Every word, spoken or sung, has been voiced using software I adapted from Festival, an amazing Open Source speech synthesizer. I wrote some code to extract data from the Rosegarden sequencer data and produce Festival-compatible singing files.

I have created my own markup language to control phrasing and intonation (one might refer to this as a modern-day case of virtual recitative).

To my sensibilities, the music and singing are right where I want them to be, though I occasionally get inspired to tweak a mix here or there. The spoken dialogue is something new and experimental, and I am still in the process of refining it to my satisfaction. The trailer is representative of the techniques used throughout the piece.

+ State of the process
- State of the process

In the course of developing this work, I have attempted to apply Open Source methods wherever possible. Quite a bit of actual software code is involved, as I modified various bits of existing Open Source packages, as well as writing a number of scripts in Python (and a ham-handed try at some Scheme in Festival!). The greatest challenge was not managing source code, which tools like Git and services such as github are well suited for (not to say my code engineering processes and practices have been anything to write home about). The difficulty came in trying to apply the sensibility I use developing software to the music and dialogue itself. I felt it was essential that this project include access to the actual 'source code' of the creative result -- sequencer tracks, multitrack sound files, myriad bits and pieces that are then spliced and diced into something like a final production. And, I wanted all of that stuff to exist in the revision history, just as it does for code.

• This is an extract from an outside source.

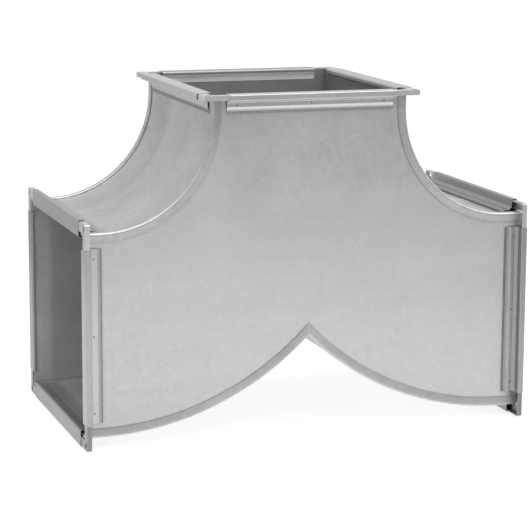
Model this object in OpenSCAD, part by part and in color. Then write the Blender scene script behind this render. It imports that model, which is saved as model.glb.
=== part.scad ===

Judged on terms one would normally apply to an Open Source code project, I feel like it has been a limited success. Keep in mind, this has been the part-time labor of love of a lone lunatic, bereft of the benefit of hordes of assistants and cleaner-uppers to clear the deck of dreck after each messy landing. In my defence, the state of affairs with regard to the tools I am using (without which I could never have gotten this far for sure) is not amenable to the kind of automated build processes that are standard and in fact a requirement for serious software development. As a software engineer, I am frustrated and somewhat embarassed by this state of affairs. As a creative artist, I plead not guilty by way of needing to follow my muse when it felt like striking. In other words, best engineering practices have taken a back seat to "getting it done".

This sort of situation is (nominally) acceptable for a single contributing individual, but clearly not ideal, or in fact even workable, if a team of people ends up involved in the project. I fully acknowledge that much work is in store to clean up the mess. Python and bash scripts are smattered about, used in conjunction with wonky manual export processes. TBH, I have little idea how this sort of thing is managed by large (or small) Hollywood studios, and the professionals who do this sort of thing every day. I can say that in my experience as a musician and recording technician, I have seen some pretty dismal digital work environments, and this is simply another one. I confess that I have never before worked on a serious long-form project that incorporated dialogue, songs, incidental music, and effects into a 2.5 hour final mix, so much of this was a real trial-by-fire. I am sure there are folk out there who could (and hopefully will) give me a piece of their mind on how to (and how not to) structure this kind of endeavor.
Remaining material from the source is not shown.